Por isso mesmo, não acho que observar com atenção as palavras utilizadas pelo escritor vai nos dar a maior compreensão do texto: pois o real significado está muito além das palavras.
O gesto é, também, uma forma de escapar das palavras. Converter o pensamento num olhar, num rosnado, num abraço, um beijo, um pulo, uma dança. O cantarolar já é algo muito mais sublime: pois, como o gesto, não tem o problema maior da linguagem convencionada, mas, como a palavra, não tem limites no espaço (não que a linguagem gestual não tenha suas convenções, mas pode haver comunicação sem elas, o que não acontece na linguagem falada).

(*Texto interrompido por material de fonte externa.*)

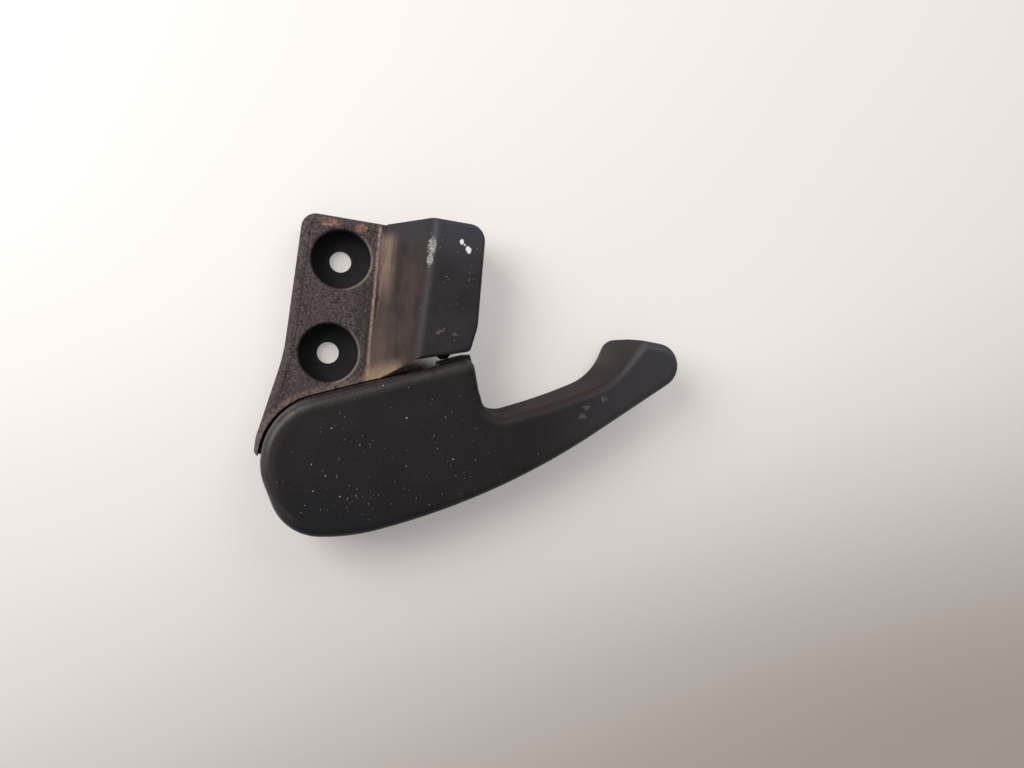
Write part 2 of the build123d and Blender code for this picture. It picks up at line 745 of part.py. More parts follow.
def main():
    """Write one file for each piece."""
    pieces = {
        "bracket": bracket(),
        "pull_lever": pull_lever(),
        "pivot_sleeve": pivot_sleeve(),
        "pivot_washer": pivot_washer(),
        "pivot_screw": pivot_screw(),
        "return_spring": return_spring(),
        "rest_buffer": rest_buffer(),
    }
    os.makedirs("parts", exist_ok=True)
    for name, piece in pieces.items():
        export_step(piece, f"parts/{name}.step")
        print(name, round(piece.volume), "cubic mm")


main()
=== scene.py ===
# %% [markdown]
# # An interior hood release handle
# The real object is two black mouldings. A bracket is screwed to the side of
# the footwell through two deep cups. A hooked lever swings on it and pulls the
# cable that runs under the raised cover. The pieces have their sizes from the
# construction model, so this lesson adds what a camera sees: surfaces with soft
# edges, grain, dust, scuffs, a round spring, and light.

# %% Load the construction model
from math import cos, pi, radians, sin

import bpy
import numpy as np
from mathutils import Matrix, Vector
from mathutils.bvhtree import BVHTree
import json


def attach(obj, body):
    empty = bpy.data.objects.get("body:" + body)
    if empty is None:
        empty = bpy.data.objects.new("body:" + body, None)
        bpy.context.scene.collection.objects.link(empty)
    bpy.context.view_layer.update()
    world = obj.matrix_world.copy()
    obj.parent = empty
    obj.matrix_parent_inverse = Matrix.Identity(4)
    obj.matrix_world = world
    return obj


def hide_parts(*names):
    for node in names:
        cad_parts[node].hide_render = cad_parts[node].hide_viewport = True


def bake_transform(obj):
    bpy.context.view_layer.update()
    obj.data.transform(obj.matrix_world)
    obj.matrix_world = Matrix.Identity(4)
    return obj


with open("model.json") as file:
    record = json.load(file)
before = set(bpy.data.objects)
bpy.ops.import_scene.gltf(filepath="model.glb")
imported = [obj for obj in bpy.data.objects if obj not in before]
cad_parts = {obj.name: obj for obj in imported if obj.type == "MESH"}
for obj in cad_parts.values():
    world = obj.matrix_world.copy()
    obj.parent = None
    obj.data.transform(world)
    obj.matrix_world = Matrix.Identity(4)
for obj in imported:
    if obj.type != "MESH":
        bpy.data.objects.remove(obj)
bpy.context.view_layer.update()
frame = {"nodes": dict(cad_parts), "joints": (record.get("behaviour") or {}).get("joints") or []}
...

O pensamento nunca aparece numa forma pura: tem sempre que ser convertido em imagem, em som, em movimento, em objeto; pois nos comunicamos pelo meio físico, recebemos os pensamentos dos outros com nosso corpo animal. Talvez, se pudéssemos transmitir nossos pensamentos diretamente uns aos outros, pudéssemos então compreender realmente as idéias e a mente humanas. Ou talvez apenas ficássemos loucos...

Mas, eu estava lembrando, não era sobre isso que eu queria falar.
Era sobre o gesto. O gesto involuntário, que escapou ao controle do côche e fez o que queria. O gesto violento, puro, impulsivo. O Impulso.
O Impulso não tem nome, não tem coração. Ele é feito de carne, de sangue, e de um bolo de sentimentos que não distingüe amigos de inimigos, nem amantes de irmãos. O Impulso é sempre virgem, sempre filhote, sempre inconseqüente. Os significados múltiplos do Impulso não podem ser convertidos em palavras, simplesmente porque não são compreensíveis. O Impulso é filho do lapso, do sono, do desespero, do desejo.
Já sentiu, numa hora qualquer, que fez um movimento sem querer, um movimento que normalmente você não faria? Um gesto que significaria algo inconcebível, qualquer coisa que você não poderia decidir por fazer?
Eu já, e muito. Totalmente irracional, o Impulso é algo sem fronteiras.